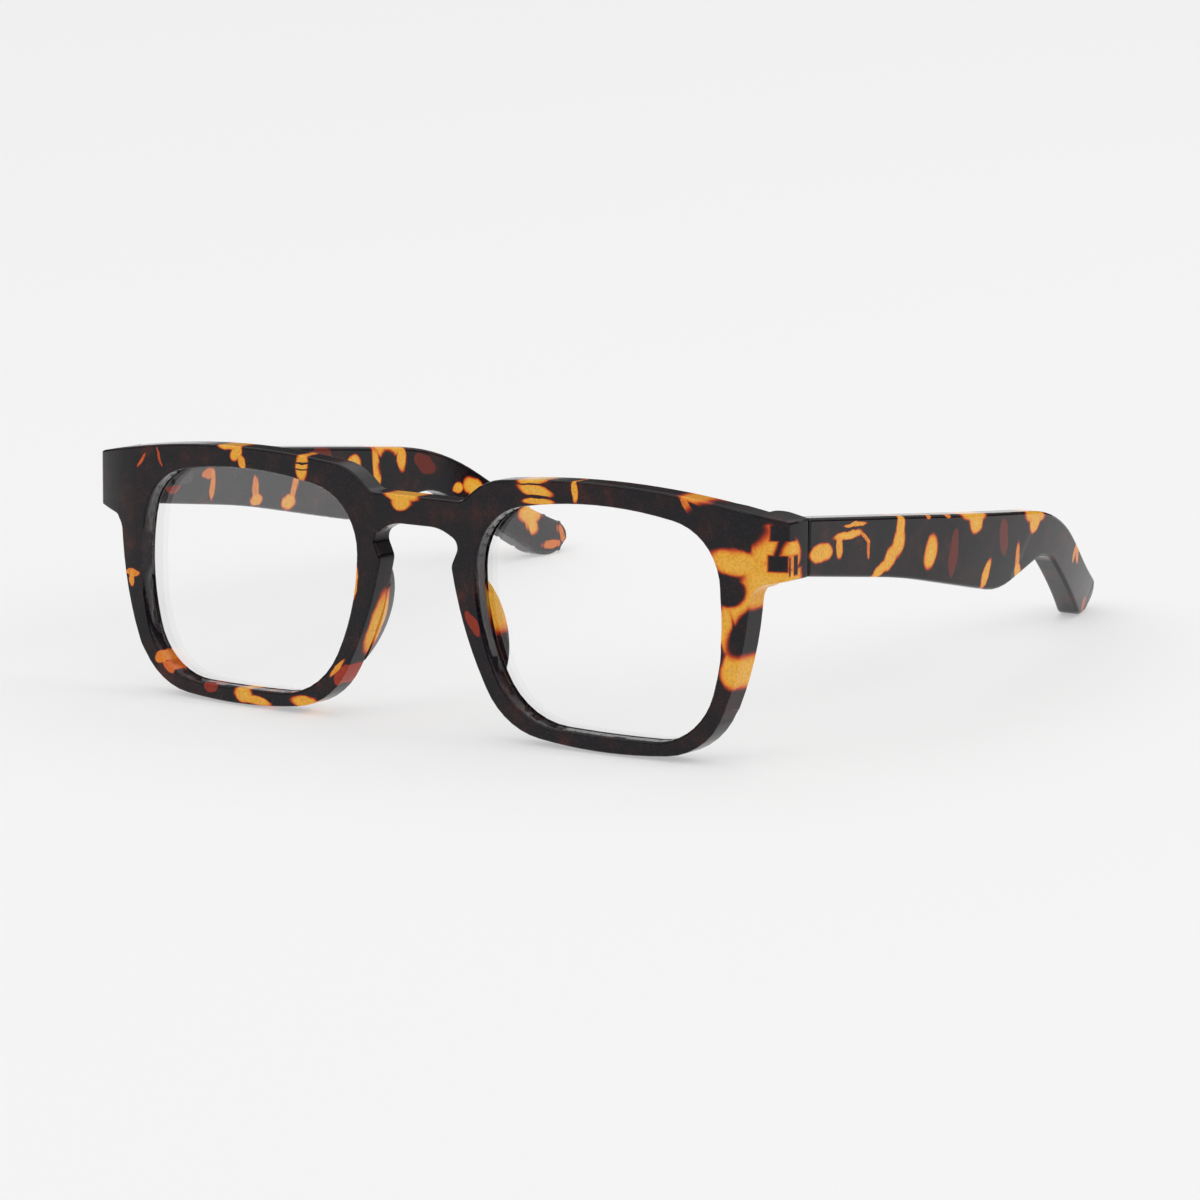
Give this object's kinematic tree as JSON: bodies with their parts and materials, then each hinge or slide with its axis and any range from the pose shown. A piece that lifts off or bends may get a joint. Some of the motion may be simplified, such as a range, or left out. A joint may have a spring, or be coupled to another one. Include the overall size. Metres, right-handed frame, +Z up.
{
  "type": "eyeglasses",
  "caption": "Square tortoiseshell eyeglasses with a keyhole bridge, clear lenses, built-up nose pads and flared paddle temples on spring hinges.",
  "frame": {"origin": "middle of the footprint, on the plane the rims and ear tips stand on", "axes": "+X to the wearer's left, +Y from the front back towards the ears, +Z up"},
  "size_m": [0.146, 0.1266, 0.0458],
  "materials": {
    "front_frame": "polished tortoiseshell acetate",
    "lens": "clear plano demo lens",
    "nose_pad": "polished tortoiseshell acetate",
    "hinge_screw": "bright steel",
    "hinge_slider": "dark plated",
    "temple": "polished tortoiseshell acetate",
    "flex_spring": "spring steel",
    "spring_stop": "steel",
    "spring_cover": "dark plated",
    "cover_screw": "black"
  },
  "bodies": {
    "front": {"front_frame": "front_frame", "lens_left": "lens", "lens_right": "lens", "nose_pad_left": "nose_pad", "nose_pad_right": "nose_pad"},
    "pin_left": {"hinge_screw_left": "hinge_screw"},
    "slider_left": {"hinge_slider_left": "hinge_slider", "spring_stop_left": "spring_stop"},
    "temple_left": {"temple_left": "temple", "spring_cover_left": "spring_cover", "cover_screw_left": "cover_screw", "flex_spring_left": "flex_spring"},
    "pin_right": {"hinge_screw_right": "hinge_screw"},
    "slider_right": {"hinge_slider_right": "hinge_slider", "spring_stop_right": "spring_stop"},
    "temple_right": {"temple_right": "temple", "spring_cover_right": "spring_cover", "cover_screw_right": "cover_screw", "flex_spring_right": "flex_spring"}
  },
  "joints": [
    {"name": "fold_left", "type": "hinge", "parent": "front", "child": "pin_left", "pos_m": [0.0699, -0.05212, 0.03635], "axis": [0, 0.0866, 0.9962], "range_deg": [0, 84]},
    {"name": "flex_left", "type": "hinge", "parent": "pin_left", "child": "slider_left", "pos_m": [0.0699, -0.05212, 0.03635], "axis": [0, -0.0866, -0.9962], "range_deg": [0, 8], "stiffness_Nm_per_rad": 0.3, "springref_deg": -8.59},
    {"name": "spring_travel_left", "type": "slide", "parent": "slider_left", "child": "temple_left", "axis": [0, 0.9962, -0.0866], "range_m": [0, 0.0006]},
    {"name": "fold_right", "type": "hinge", "parent": "front", "child": "pin_right", "pos_m": [-0.0699, -0.05212, 0.03635], "axis": [0, -0.0866, -0.9962], "range_deg": [0, 60]},
    {"name": "flex_right", "type": "hinge", "parent": "pin_right", "child": "slider_right", "pos_m": [-0.0699, -0.05212, 0.03635], "axis": [0, 0.0866, 0.9962], "range_deg": [0, 8], "stiffness_Nm_per_rad": 0.3, "springref_deg": -8.59},
    {"name": "spring_travel_right", "type": "slide", "parent": "slider_right", "child": "temple_right", "axis": [0, 0.9962, -0.0866], "range_m": [0, 0.0006]}
  ],
  "couplings": [
    {"joint": "spring_travel_left", "follows": "flex_left", "m_per_rad": 0.0042},
    {"joint": "spring_travel_right", "follows": "flex_right", "m_per_rad": 0.0042}
  ]
}
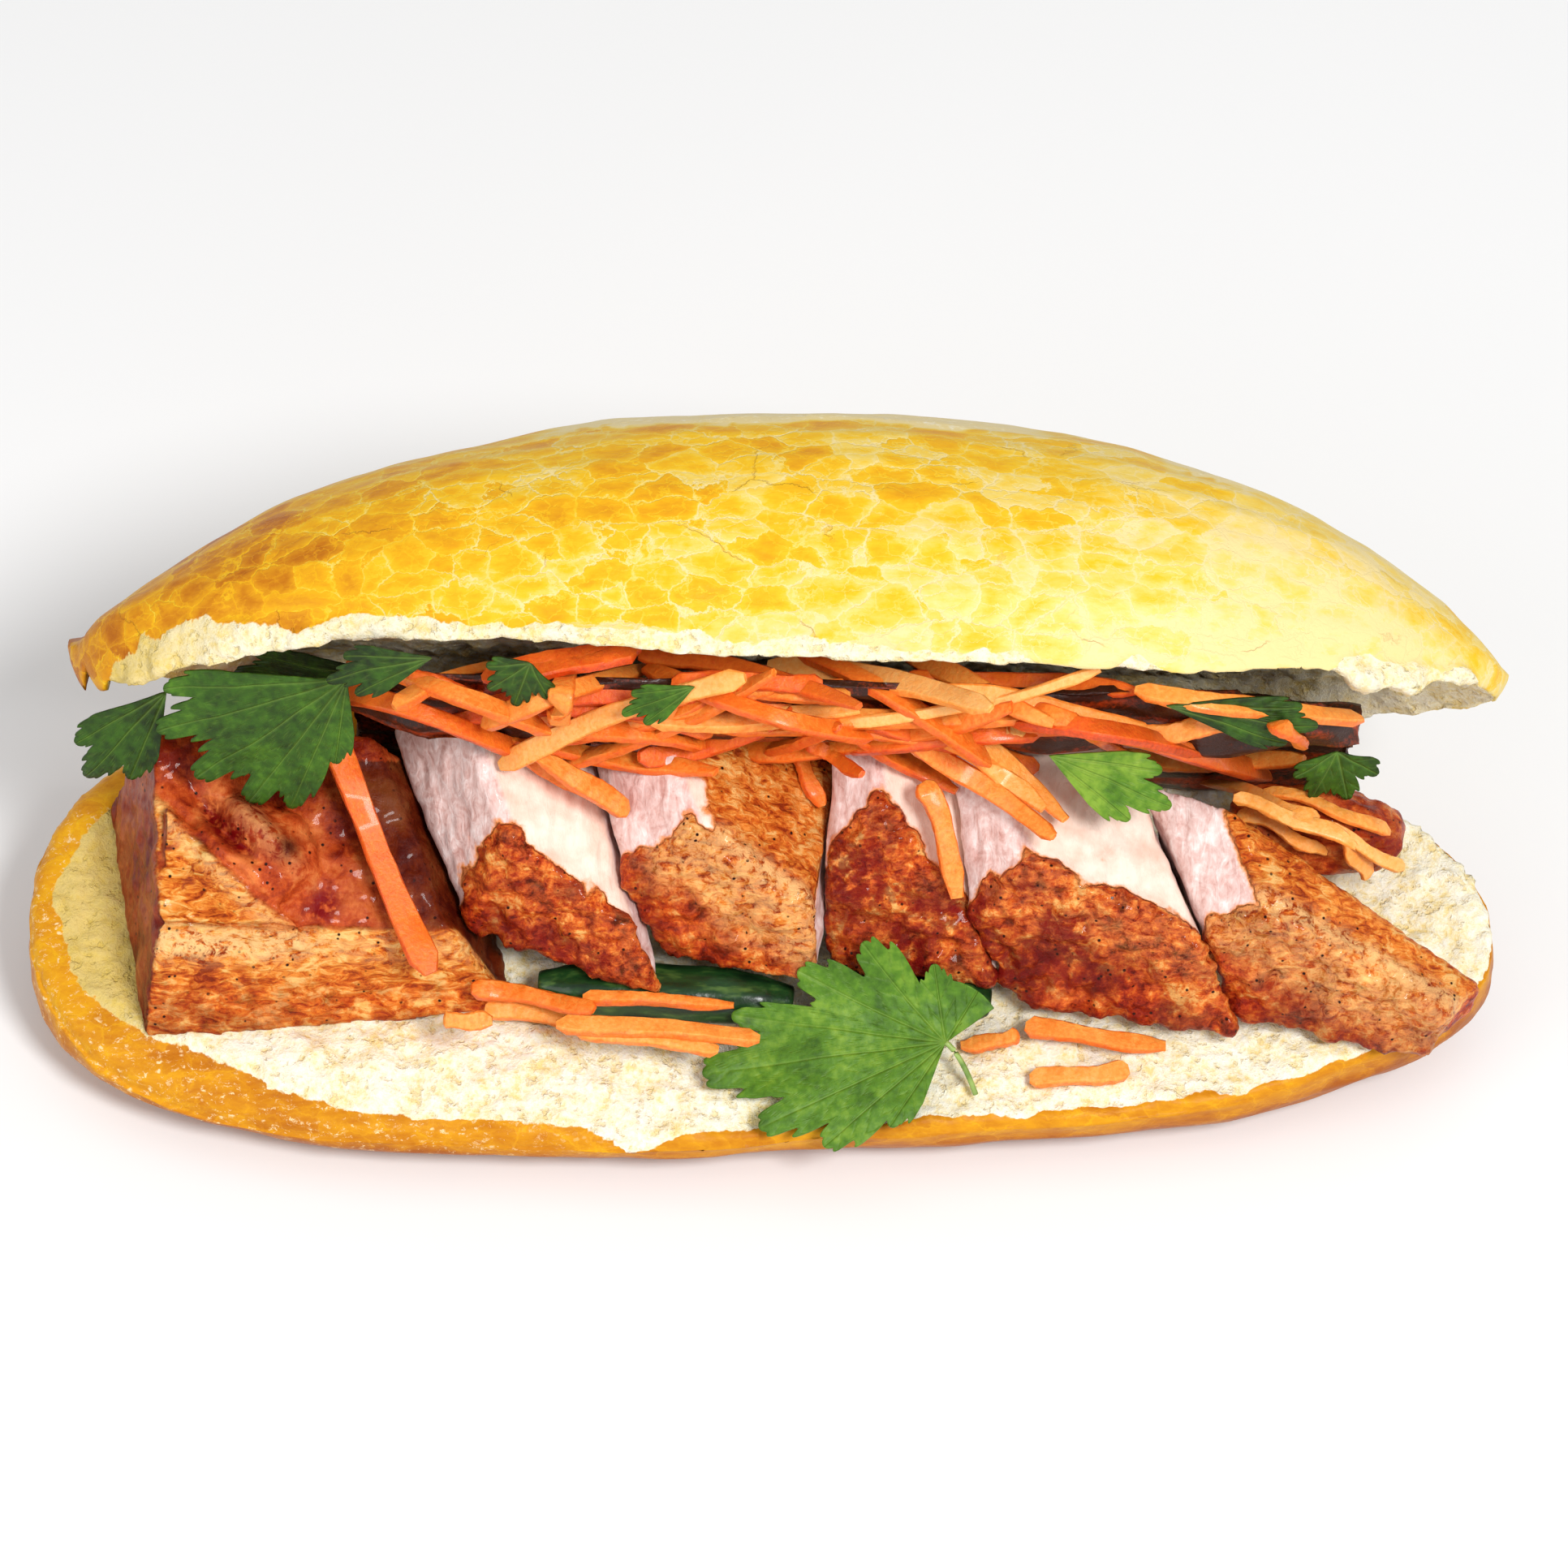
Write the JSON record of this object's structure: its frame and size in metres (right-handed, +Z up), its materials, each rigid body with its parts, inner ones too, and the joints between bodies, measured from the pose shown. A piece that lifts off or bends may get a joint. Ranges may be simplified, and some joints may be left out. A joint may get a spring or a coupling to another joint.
{
  "type": "banh mi sandwich",
  "caption": "Open banh mi sandwich: crusty hinged roll filled with sliced roast meat, cucumber, shredded carrot and coriander leaves.",
  "frame": {"origin": "on the resting plane, under the middle of the sandwich's box", "axes": "+X along the roll to the right as seen from its open side, +Y towards the hinge at the back, +Z up"},
  "size_m": [0.2354, 0.1004, 0.1036],
  "materials": {
    "bread": "golden baked crust, dull sheen",
    "roast_meat": "moist roast meat, glossy browned crackling",
    "cucumber": "wet dark green skin",
    "carrot": "moist shredded carrot",
    "coriander": "fresh green leaf, soft sheen"
  },
  "bodies": {
    "root": {"bread": "bread", "meat_end_piece": "roast_meat", "meat_slice_2": "roast_meat", "meat_slice_3": "roast_meat", "meat_slice_4": "roast_meat", "meat_slice_5": "roast_meat", "meat_slice_6": "roast_meat", "meat_back_right": "roast_meat", "meat_back_left": "roast_meat", "cucumber_left": "cucumber", "cucumber_right": "cucumber", "carrot_heap": "carrot", "carrot_bundle_front": "carrot", "carrot_bundle_middle": "carrot", "carrot_shreds_right": "carrot", "carrot_strip_left": "carrot", "carrot_strip_on_slice": "carrot", "carrot_strip_hanging": "carrot", "carrot_strip_upturned": "carrot", "carrot_strip_right": "carrot", "carrot_strip_front": "carrot", "coriander_front": "coriander", "coriander_left": "coriander", "coriander_left_low": "coriander", "coriander_right": "coriander", "coriander_under_bread_left": "coriander", "coriander_centre_left": "coriander", "coriander_centre": "coriander", "coriander_under_strips": "coriander", "coriander_under_bread_right": "coriander"}
  },
  "joints": []
}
-=-=-
* **Challenge**
Reproduce the material verbatim, line by line.

* **Solution to the problem**
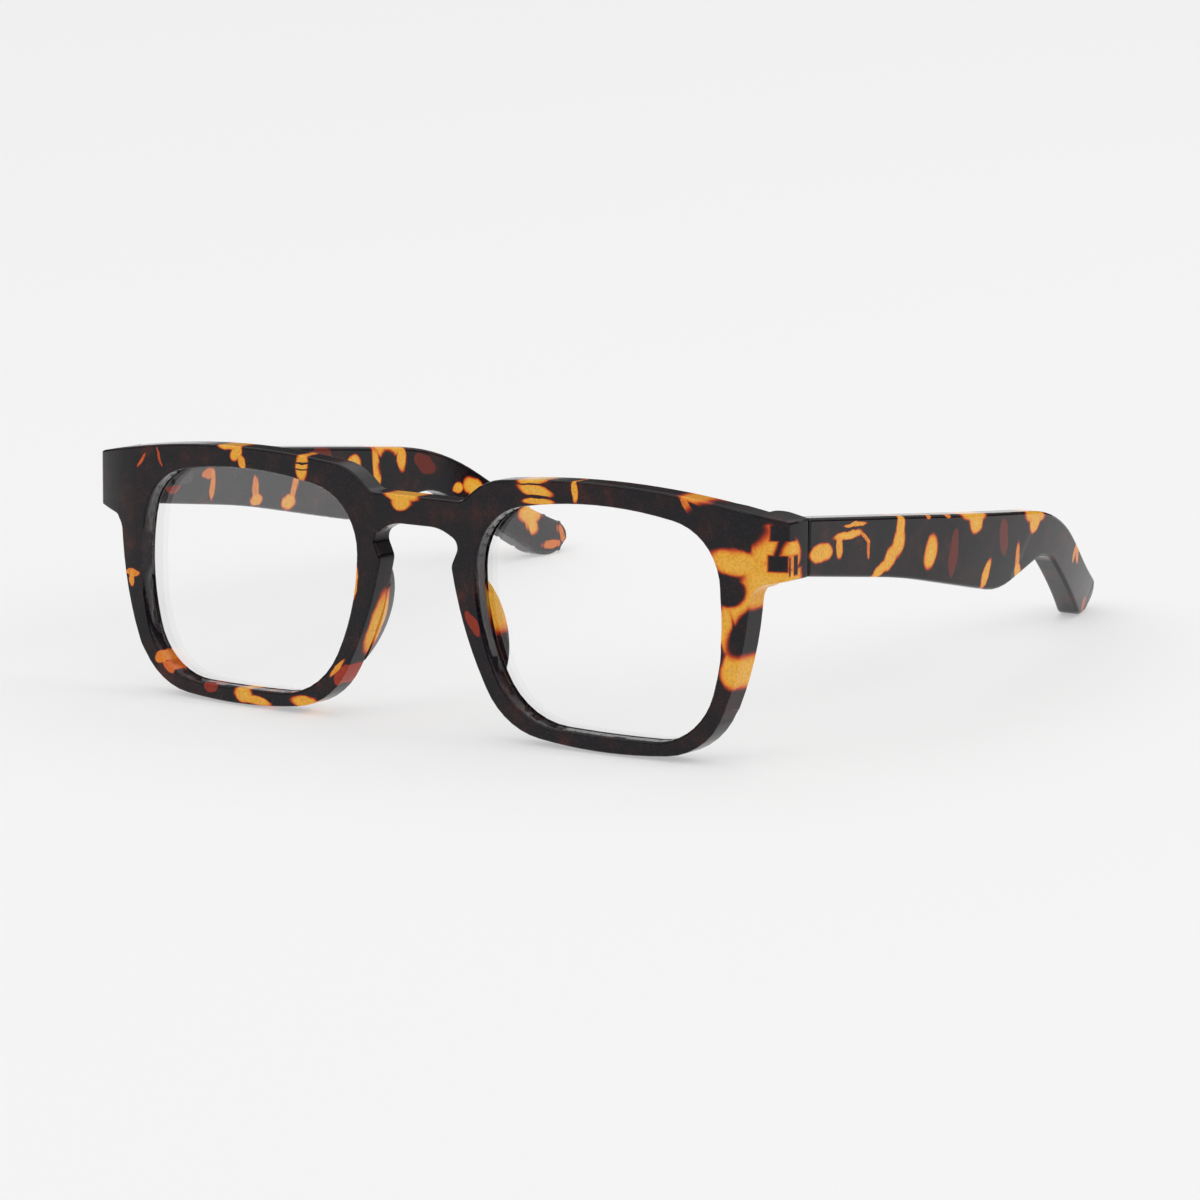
Give this object's kinematic tree as JSON: bodies with their parts and materials, then each hinge or slide with its axis and any range from the pose shown. A piece that lifts off or bends may get a joint. Some of the motion may be simplified, such as a range, or left out. A joint may have a spring, or be coupled to another one. Include the overall size. Metres, right-handed frame, +Z up.
{
  "type": "eyeglasses",
  "caption": "Square tortoiseshell eyeglasses with a keyhole bridge, clear lenses, built-up nose pads and flared paddle temples on spring hinges.",
  "frame": {"origin": "middle of the footprint, on the plane the rims and ear tips stand on", "axes": "+X to the wearer's left, +Y from the front back towards the ears, +Z up"},
  "size_m": [0.146, 0.1266, 0.0458],
  "materials": {
    "front_frame": "polished tortoiseshell acetate",
    "lens": "clear plano demo lens",
    "nose_pad": "polished tortoiseshell acetate",
    "hinge_screw": "bright steel",
    "hinge_slider": "dark plated",
    "temple": "polished tortoiseshell acetate",
    "flex_spring": "spring steel",
    "spring_stop": "steel",
    "spring_cover": "dark plated",
    "cover_screw": "black"
  },
  "bodies": {
    "front": {"front_frame": "front_frame", "lens_left": "lens", "lens_right": "lens", "nose_pad_left": "nose_pad", "nose_pad_right": "nose_pad"},
    "pin_left": {"hinge_screw_left": "hinge_screw"},
    "slider_left": {"hinge_slider_left": "hinge_slider", "spring_stop_left": "spring_stop"},
    "temple_left": {"temple_left": "temple", "spring_cover_left": "spring_cover", "cover_screw_left": "cover_screw", "flex_spring_left": "flex_spring"},
    "pin_right": {"hinge_screw_right": "hinge_screw"},
    "slider_right": {"hinge_slider_right": "hinge_slider", "spring_stop_right": "spring_stop"},
    "temple_right": {"temple_right": "temple", "spring_cover_right": "spring_cover", "cover_screw_right": "cover_screw", "flex_spring_right": "flex_spring"}
  },
  "joints": [
    {"name": "fold_left", "type": "hinge", "parent": "front", "child": "pin_left", "pos_m": [0.0699, -0.05212, 0.03635], "axis": [0, 0.0866, 0.9962], "range_deg": [0, 84]},
    {"name": "flex_left", "type": "hinge", "parent": "pin_left", "child": "slider_left", "pos_m": [0.0699, -0.05212, 0.03635], "axis": [0, -0.0866, -0.9962], "range_deg": [0, 8], "stiffness_Nm_per_rad": 0.3, "springref_deg": -8.59},
    {"name": "spring_travel_left", "type": "slide", "parent": "slider_left", "child": "temple_left", "axis": [0, 0.9962, -0.0866], "range_m": [0, 0.0006]},
    {"name": "fold_right", "type": "hinge", "parent": "front", "child": "pin_right", "pos_m": [-0.0699, -0.05212, 0.03635], "axis": [0, -0.0866, -0.9962], "range_deg": [0, 60]},
    {"name": "flex_right", "type": "hinge", "parent": "pin_right", "child": "slider_right", "pos_m": [-0.0699, -0.05212, 0.03635], "axis": [0, 0.0866, 0.9962], "range_deg": [0, 8], "stiffness_Nm_per_rad": 0.3, "springref_deg": -8.59},
    {"name": "spring_travel_right", "type": "slide", "parent": "slider_right", "child": "temple_right", "axis": [0, 0.9962, -0.0866], "range_m": [0, 0.0006]}
  ],
  "couplings": [
    {"joint": "spring_travel_left", "follows": "flex_left", "m_per_rad": 0.0042},
    {"joint": "spring_travel_right", "follows": "flex_right", "m_per_rad": 0.0042}
  ]
}
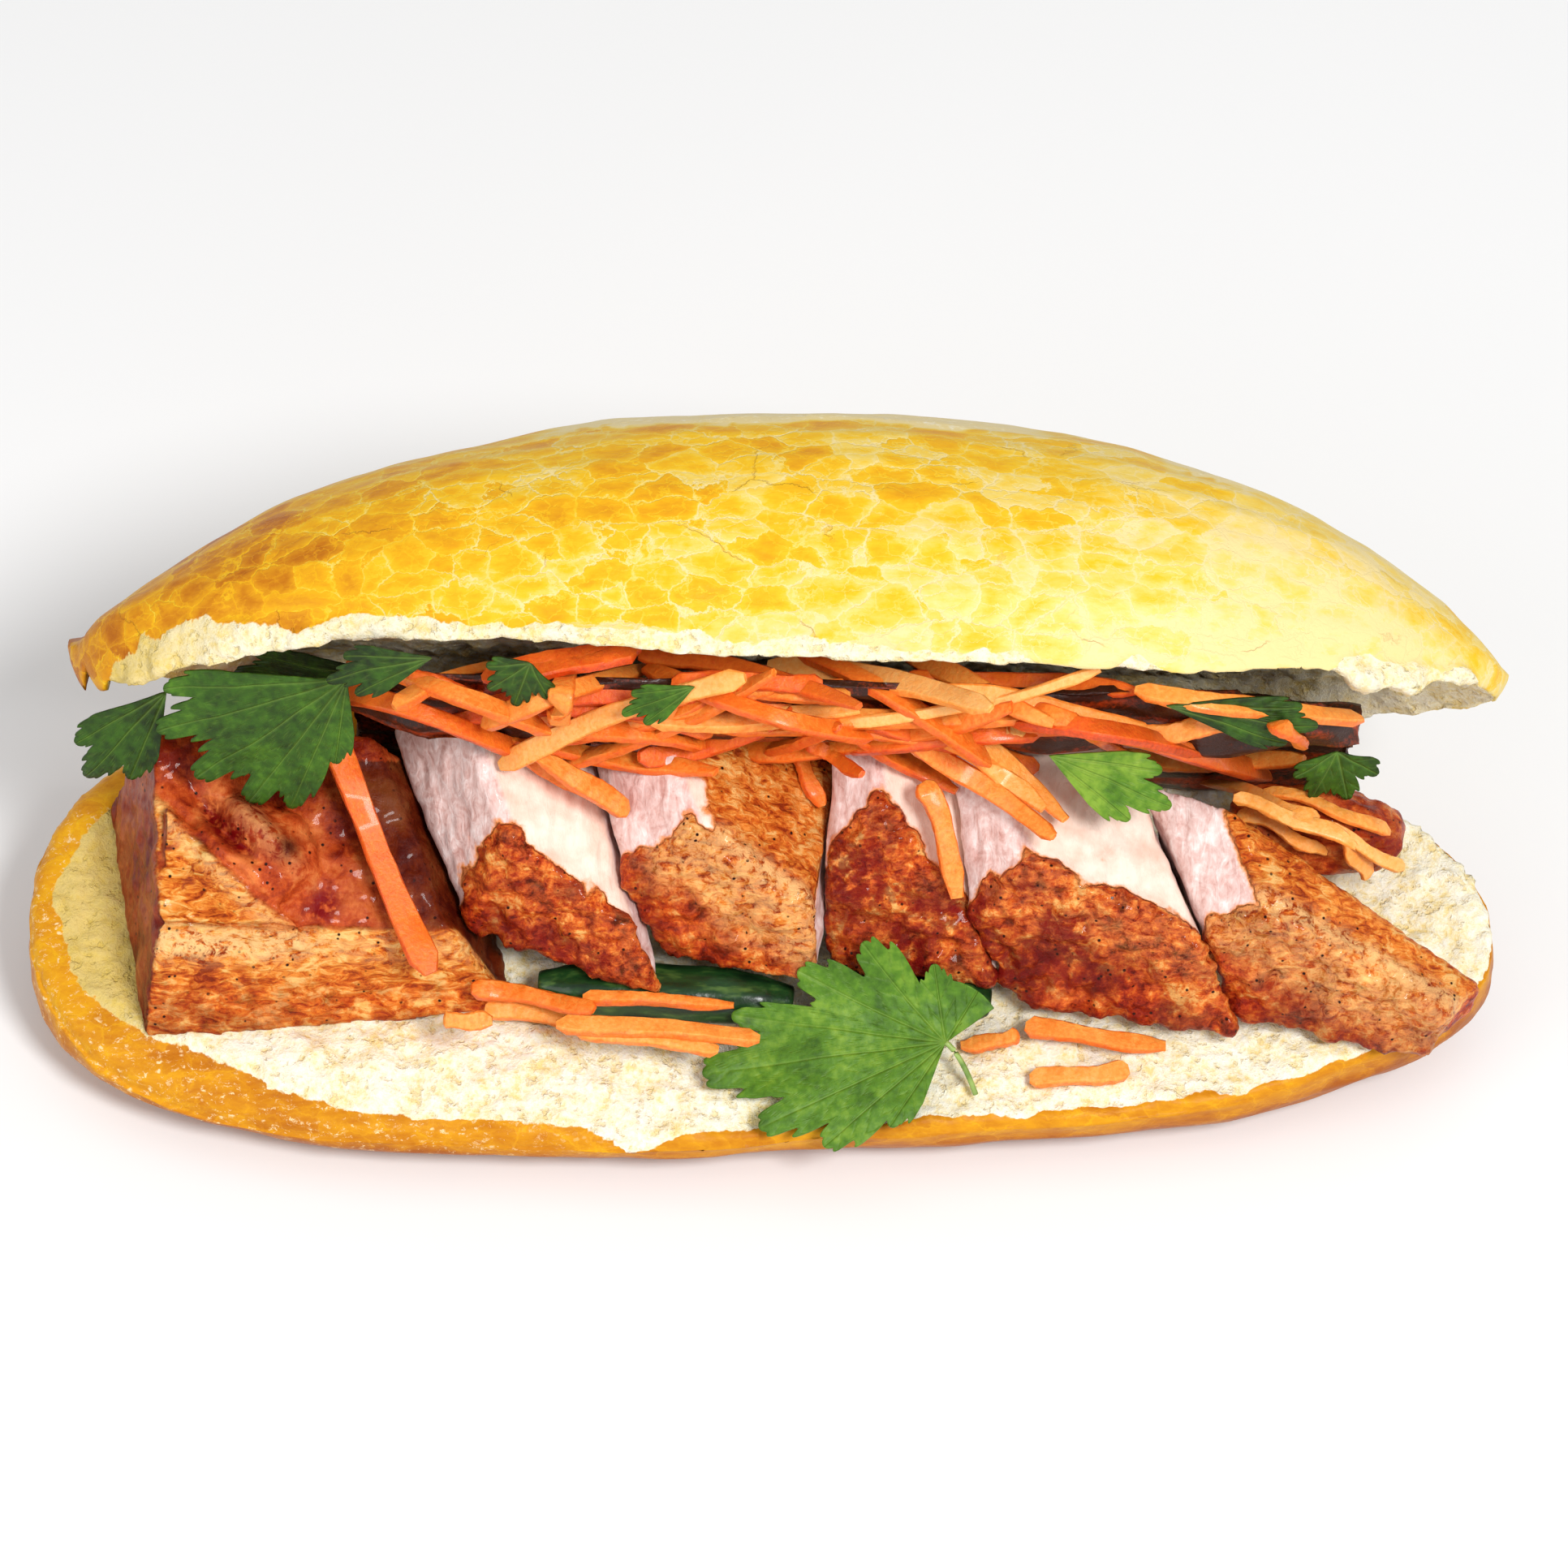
Write the JSON record of this object's structure: its frame and size in metres (right-handed, +Z up), its materials, each rigid body with its parts, inner ones too, and the joints between bodies, measured from the pose shown. A piece that lifts off or bends may get a joint. Ranges may be simplified, and some joints may be left out. A joint may get a spring or a coupling to another joint.
{
  "type": "banh mi sandwich",
  "caption": "Open banh mi sandwich: crusty hinged roll filled with sliced roast meat, cucumber, shredded carrot and coriander leaves.",
  "frame": {"origin": "on the resting plane, under the middle of the sandwich's box", "axes": "+X along the roll to the right as seen from its open side, +Y towards the hinge at the back, +Z up"},
  "size_m": [0.2354, 0.1004, 0.1036],
  "materials": {
    "bread": "golden baked crust, dull sheen",
    "roast_meat": "moist roast meat, glossy browned crackling",
    "cucumber": "wet dark green skin",
    "carrot": "moist shredded carrot",
    "coriander": "fresh green leaf, soft sheen"
  },
  "bodies": {
    "root": {"bread": "bread", "meat_end_piece": "roast_meat", "meat_slice_2": "roast_meat", "meat_slice_3": "roast_meat", "meat_slice_4": "roast_meat", "meat_slice_5": "roast_meat", "meat_slice_6": "roast_meat", "meat_back_right": "roast_meat", "meat_back_left": "roast_meat", "cucumber_left": "cucumber", "cucumber_right": "cucumber", "carrot_heap": "carrot", "carrot_bundle_front": "carrot", "carrot_bundle_middle": "carrot", "carrot_shreds_right": "carrot", "carrot_strip_left": "carrot", "carrot_strip_on_slice": "carrot", "carrot_strip_hanging": "carrot", "carrot_strip_upturned": "carrot", "carrot_strip_right": "carrot", "carrot_strip_front": "carrot", "coriander_front": "coriander", "coriander_left": "coriander", "coriander_left_low": "coriander", "coriander_right": "coriander", "coriander_under_bread_left": "coriander", "coriander_centre_left": "coriander", "coriander_centre": "coriander", "coriander_under_strips": "coriander", "coriander_under_bread_right": "coriander"}
  },
  "joints": []
}